- _Task details_: Every line of the material is to be repeated exactly as it stands.

- _Stored data_:
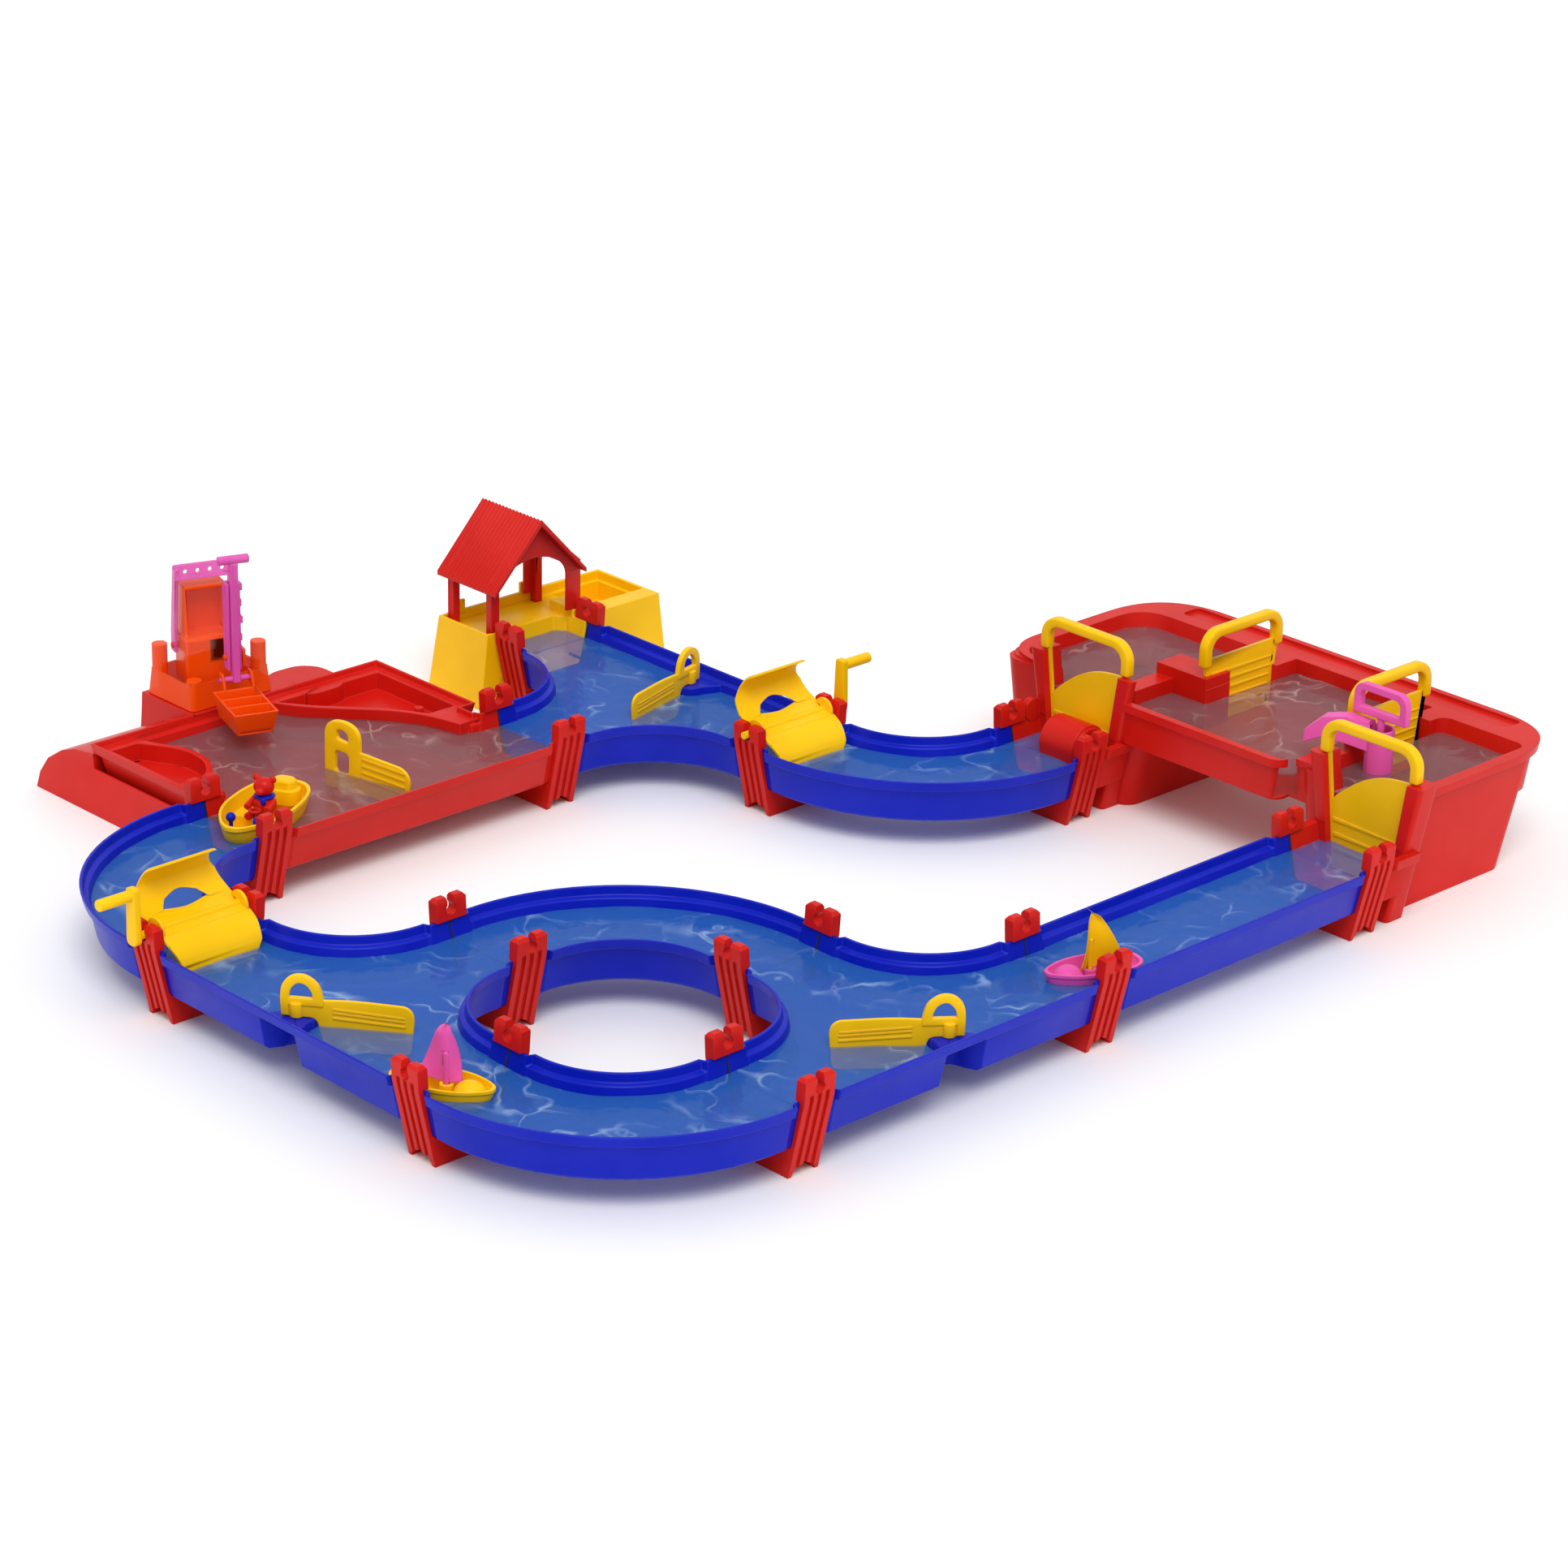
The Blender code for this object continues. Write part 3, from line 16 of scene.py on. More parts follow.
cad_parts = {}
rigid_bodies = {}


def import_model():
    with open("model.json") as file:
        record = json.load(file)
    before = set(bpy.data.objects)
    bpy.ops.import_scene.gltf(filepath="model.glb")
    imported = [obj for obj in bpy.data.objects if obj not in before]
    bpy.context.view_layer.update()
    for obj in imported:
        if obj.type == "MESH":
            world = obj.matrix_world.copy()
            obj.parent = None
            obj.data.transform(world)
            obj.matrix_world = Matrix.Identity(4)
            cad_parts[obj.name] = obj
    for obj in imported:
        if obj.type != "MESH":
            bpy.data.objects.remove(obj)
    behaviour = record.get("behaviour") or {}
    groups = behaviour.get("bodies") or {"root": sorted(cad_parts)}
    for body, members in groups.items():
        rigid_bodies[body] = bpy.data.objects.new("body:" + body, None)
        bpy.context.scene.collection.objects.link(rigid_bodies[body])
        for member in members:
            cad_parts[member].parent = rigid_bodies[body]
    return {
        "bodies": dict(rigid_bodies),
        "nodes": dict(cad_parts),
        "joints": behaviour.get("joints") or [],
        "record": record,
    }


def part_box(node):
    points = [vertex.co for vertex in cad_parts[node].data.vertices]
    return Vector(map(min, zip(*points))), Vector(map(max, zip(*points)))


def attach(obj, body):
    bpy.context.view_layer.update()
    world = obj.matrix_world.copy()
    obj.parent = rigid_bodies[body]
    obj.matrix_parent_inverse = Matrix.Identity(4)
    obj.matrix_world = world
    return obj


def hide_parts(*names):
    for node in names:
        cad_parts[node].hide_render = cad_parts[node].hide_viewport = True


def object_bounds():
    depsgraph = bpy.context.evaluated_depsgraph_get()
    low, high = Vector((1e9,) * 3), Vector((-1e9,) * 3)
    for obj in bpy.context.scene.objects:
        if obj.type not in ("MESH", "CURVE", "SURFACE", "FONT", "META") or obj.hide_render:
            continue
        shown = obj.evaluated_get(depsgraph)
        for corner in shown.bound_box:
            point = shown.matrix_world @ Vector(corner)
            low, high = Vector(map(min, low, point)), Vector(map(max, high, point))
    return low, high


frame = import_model()
CAD_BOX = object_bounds()

# frames of upright outlines, as (x, z) with the thickness along y and as (y, z) with it along x
SIDE_ON = Matrix(((1, 0, 0, 0), (0, 0, 1, 0), (0, 1, 0, 0), (0, 0, 0, 1)))
END_ON = Matrix(((0, 0, 1, 0), (1, 0, 0, 0), (0, 1, 0, 0), (0, 0, 0, 1)))

# driving dimensions of the canal system
INNER = 0.147            # radius of the small side wall of a quarter curve, at its rim
OUTER = 2 * INNER        # radius of the large side wall, at its rim
PITCH = INNER + OUTER    # length of every straight piece, and the grid of the set
WIDTH = OUTER - INNER    # width of a canal over its rims
MID = INNER + WIDTH / 2  # radius of the canal's centre line
PAD = 0.034              # straight end of every piece
FLAT = 0.026             # plain part of the end, where the clip sits
RIM = 0.091              # rim above the ground
UNDER = 0.034            # underside of a canal
WALL = 0.003
BAND = 0.079             # height of the step in the walls
STEP = 0.005             # the wall above the step stands out by this much
RECESS = 0.002           # the clip's seat is sunk by this much
DRAFT = 0.21             # slope of the walls, sideways per height
END = 0.001              # every piece stops this far from the seam plane
CLEAR = 0.0004           # gap between fitting pieces
ARC_STEP = 4             # degrees between the points of a curved wall
SAME_POINT = 1e-7
FOOT = 0.004             # width and height of the chamfer along a canal's underside
FLOOR = UNDER + WALL     # floor inside a canal
WATER_GAP = 0.0003        # the water keeps this far from the walls

CLIP_TOP = 0.118
CLIP_W = 0.042
SLOT_W = 0.013
SEAT_Z = 0.105           # axle height of a paddle wheel in the clip slots

QUAY_TOP = 0.084         # rim of the harbour's two sunk quays
TRAY = 0.062             # floor of the quays' trays
SHELF = 0.078            # top of the half-round gate shelf in a tee
NICHE_R = 0.02
NICHE_FLARE = 0.008      # the shelf's block is wider at its foot by this much
GATE_PIVOT = (-OUTER + 0.035, PITCH / 2)    # in a tee with its long wall at X = -OUTER
HARBOUR_PIVOT = (0.205, 0.728)
GATE_T = 0.004           # thickness of the swing gates

POOL_RIM = 0.146         # rim of the raised reservoir
POOL_FLOOR = 0.095

BLUE = (0.0004, 0.01, 0.46, 1)
RED = (0.62, 0.008, 0.003, 1)
YELLOW = (0.95, 0.55, 0.0, 1)
PINK = (0.8, 0.1, 0.42, 1)
ORANGE = (0.98, 0.075, 0.0, 1)
BLACK = (0.02, 0.02, 0.025, 1)
CLEAR_PINK = (0.82, 0.11, 0.5, 1)
CLEAR_ORANGE = (1.0, 0.085, 0.0, 1)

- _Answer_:
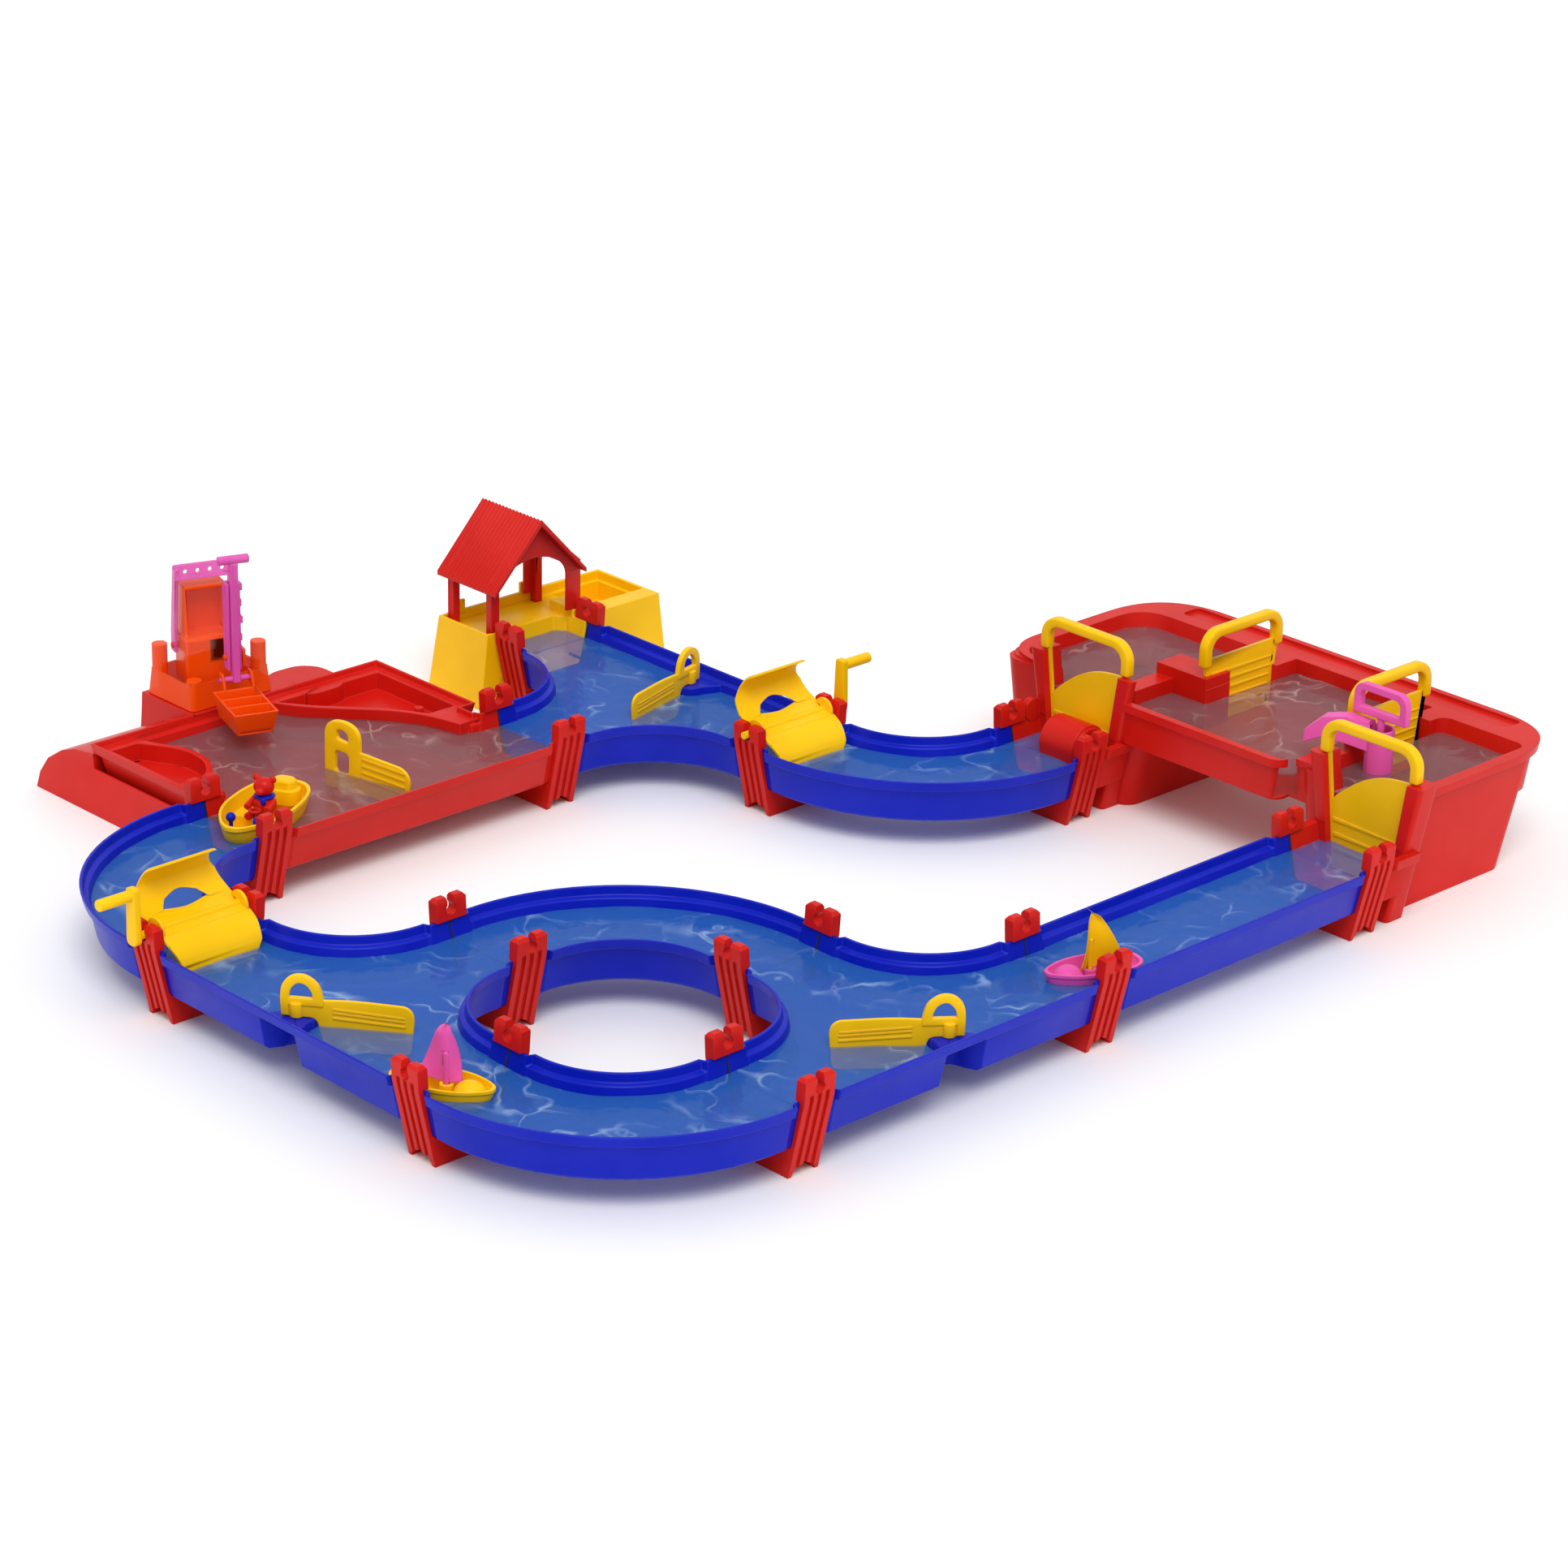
The Blender code for this object continues. Write part 3, from line 16 of scene.py on. More parts follow.
cad_parts = {}
rigid_bodies = {}


def import_model():
    with open("model.json") as file:
        record = json.load(file)
    before = set(bpy.data.objects)
    bpy.ops.import_scene.gltf(filepath="model.glb")
    imported = [obj for obj in bpy.data.objects if obj not in before]
    bpy.context.view_layer.update()
    for obj in imported:
        if obj.type == "MESH":
            world = obj.matrix_world.copy()
            obj.parent = None
            obj.data.transform(world)
            obj.matrix_world = Matrix.Identity(4)
            cad_parts[obj.name] = obj
    for obj in imported:
        if obj.type != "MESH":
            bpy.data.objects.remove(obj)
    behaviour = record.get("behaviour") or {}
    groups = behaviour.get("bodies") or {"root": sorted(cad_parts)}
    for body, members in groups.items():
        rigid_bodies[body] = bpy.data.objects.new("body:" + body, None)
        bpy.context.scene.collection.objects.link(rigid_bodies[body])
        for member in members:
            cad_parts[member].parent = rigid_bodies[body]
    return {
        "bodies": dict(rigid_bodies),
        "nodes": dict(cad_parts),
        "joints": behaviour.get("joints") or [],
        "record": record,
    }


def part_box(node):
    points = [vertex.co for vertex in cad_parts[node].data.vertices]
    return Vector(map(min, zip(*points))), Vector(map(max, zip(*points)))


def attach(obj, body):
    bpy.context.view_layer.update()
    world = obj.matrix_world.copy()
    obj.parent = rigid_bodies[body]
    obj.matrix_parent_inverse = Matrix.Identity(4)
    obj.matrix_world = world
    return obj


def hide_parts(*names):
    for node in names:
        cad_parts[node].hide_render = cad_parts[node].hide_viewport = True


def object_bounds():
    depsgraph = bpy.context.evaluated_depsgraph_get()
    low, high = Vector((1e9,) * 3), Vector((-1e9,) * 3)
    for obj in bpy.context.scene.objects:
        if obj.type not in ("MESH", "CURVE", "SURFACE", "FONT", "META") or obj.hide_render:
            continue
        shown = obj.evaluated_get(depsgraph)
        for corner in shown.bound_box:
            point = shown.matrix_world @ Vector(corner)
            low, high = Vector(map(min, low, point)), Vector(map(max, high, point))
    return low, high


frame = import_model()
CAD_BOX = object_bounds()

# frames of upright outlines, as (x, z) with the thickness along y and as (y, z) with it along x
SIDE_ON = Matrix(((1, 0, 0, 0), (0, 0, 1, 0), (0, 1, 0, 0), (0, 0, 0, 1)))
END_ON = Matrix(((0, 0, 1, 0), (1, 0, 0, 0), (0, 1, 0, 0), (0, 0, 0, 1)))

# driving dimensions of the canal system
INNER = 0.147            # radius of the small side wall of a quarter curve, at its rim
OUTER = 2 * INNER        # radius of the large side wall, at its rim
PITCH = INNER + OUTER    # length of every straight piece, and the grid of the set
WIDTH = OUTER - INNER    # width of a canal over its rims
MID = INNER + WIDTH / 2  # radius of the canal's centre line
PAD = 0.034              # straight end of every piece
FLAT = 0.026             # plain part of the end, where the clip sits
RIM = 0.091              # rim above the ground
UNDER = 0.034            # underside of a canal
WALL = 0.003
BAND = 0.079             # height of the step in the walls
STEP = 0.005             # the wall above the step stands out by this much
RECESS = 0.002           # the clip's seat is sunk by this much
DRAFT = 0.21             # slope of the walls, sideways per height
END = 0.001              # every piece stops this far from the seam plane
CLEAR = 0.0004           # gap between fitting pieces
ARC_STEP = 4             # degrees between the points of a curved wall
SAME_POINT = 1e-7
FOOT = 0.004             # width and height of the chamfer along a canal's underside
FLOOR = UNDER + WALL     # floor inside a canal
WATER_GAP = 0.0003        # the water keeps this far from the walls

CLIP_TOP = 0.118
CLIP_W = 0.042
SLOT_W = 0.013
SEAT_Z = 0.105           # axle height of a paddle wheel in the clip slots

QUAY_TOP = 0.084         # rim of the harbour's two sunk quays
TRAY = 0.062             # floor of the quays' trays
SHELF = 0.078            # top of the half-round gate shelf in a tee
NICHE_R = 0.02
NICHE_FLARE = 0.008      # the shelf's block is wider at its foot by this much
GATE_PIVOT = (-OUTER + 0.035, PITCH / 2)    # in a tee with its long wall at X = -OUTER
HARBOUR_PIVOT = (0.205, 0.728)
GATE_T = 0.004           # thickness of the swing gates

POOL_RIM = 0.146         # rim of the raised reservoir
POOL_FLOOR = 0.095

BLUE = (0.0004, 0.01, 0.46, 1)
RED = (0.62, 0.008, 0.003, 1)
YELLOW = (0.95, 0.55, 0.0, 1)
PINK = (0.8, 0.1, 0.42, 1)
ORANGE = (0.98, 0.075, 0.0, 1)
BLACK = (0.02, 0.02, 0.025, 1)
CLEAR_PINK = (0.82, 0.11, 0.5, 1)
CLEAR_ORANGE = (1.0, 0.085, 0.0, 1)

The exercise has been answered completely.